The arbitration provision is part of a contract of adhesion offered to a person with little bargaining power on a take-it-or-leave-it basis, and it incorporates the AAA rules without attaching them. The Court finds that there is some degree of procedural unconscionability. See id. The Court next examines “the extent of substantive unconscionability to determine, whether based on the California courts’ sliding scale [*30]  approach, the arbitration provision is unconscionable.” Nagrampa, 469 F.3d at 1284.

 

  1. Substantive Unconscionability

“Substantive unconscionability pertains to the fairness of an agreement’s actual terms and to assessments of whether they are overly harsh or one-sided.” Pinnacle Museum Tower, 55 Cal. 4th at 246. However, “[a] contract term is not substantively unconscionable when it merely gives one side a greater benefit; rather, the term must be so one-sided as to shock the conscience.” Id. (internal quotation marks omitted). When assessing substantive unconscionability, “[m]utuality is the ‘paramount’ consideration . . . .” Pokorny, 601 F.3d at 997 (quoting Abramson v. Juniper Networks, Inc., 115 Cal. App. 4th 638, 664, 9 Cal. Rptr. 3d 422 (2004)).

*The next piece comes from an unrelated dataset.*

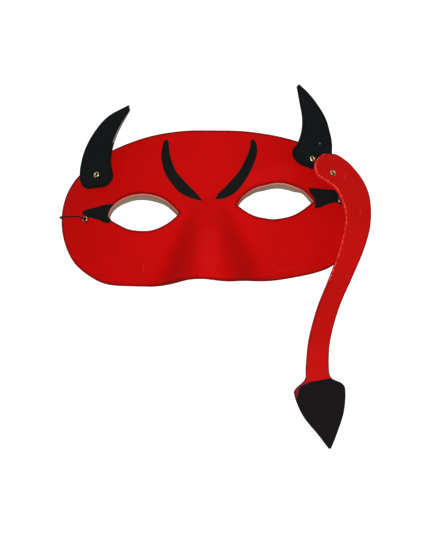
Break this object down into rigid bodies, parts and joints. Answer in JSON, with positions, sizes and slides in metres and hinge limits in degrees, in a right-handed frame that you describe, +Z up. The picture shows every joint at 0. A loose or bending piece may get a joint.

Plaintiff argues that the arbitration provision is substantively unconscionable because the provision requires the parties to apply Florida law and arbitrate in Orlando, Florida. ECF No. 24 at 17-18. In response, DO first emphasizes that prior to filing the instant motion to compel arbitration, DO offered to arbitrate Plaintiff’s claims in San Francisco. ECF No. 26 at 20-21. DO also asserts that Plaintiff has not met his burden in demonstrating that the enforcement of the choice of law and forum selection clauses is unreasonable. Id. at 26.

 

  1. Choice of Law

A choice of law clause may render an arbitration provision unconscionable if its [*31]  operation would deprive the plaintiff of statutorily protected rights, such as employment benefits. Ajamian, 203 Cal. App. 4th at 798-99; see also Narayan v. EGL, Inc., 616 F.3d 895, 899 (2010). “However, absent a reason to conclude that the choice of law provision would have such an effect, the resolution of choice of law issues is for the arbitrator, not the Court, to decide.” Galen v. Redfin Corp., No. 14-CV-05229-TEH, 2015 U.S. Dist. LEXIS 161111, 2015 WL 7734137, at *10 (N.D. Cal. Dec. 1, 2015) (citing Vimar Seguros y Reaseguros, S.A. v. M/V Sky Reefer, 515 U.S. 528, 541, 115 S. Ct. 2322, 132 L. Ed. 2d 462 (1995)).

Plaintiff contends that by applying Florida law, Plaintiff will waive his statutory rights under California’s Labor Code and FEHA. ECF No. 24 at 17. DO counters that the choice of law provision is not unconscionable because Plaintiff “would be free to argue before the arbitrator that, in light of his statutory claims, California, not Florida, law should apply.” ECF No. 26 at 24.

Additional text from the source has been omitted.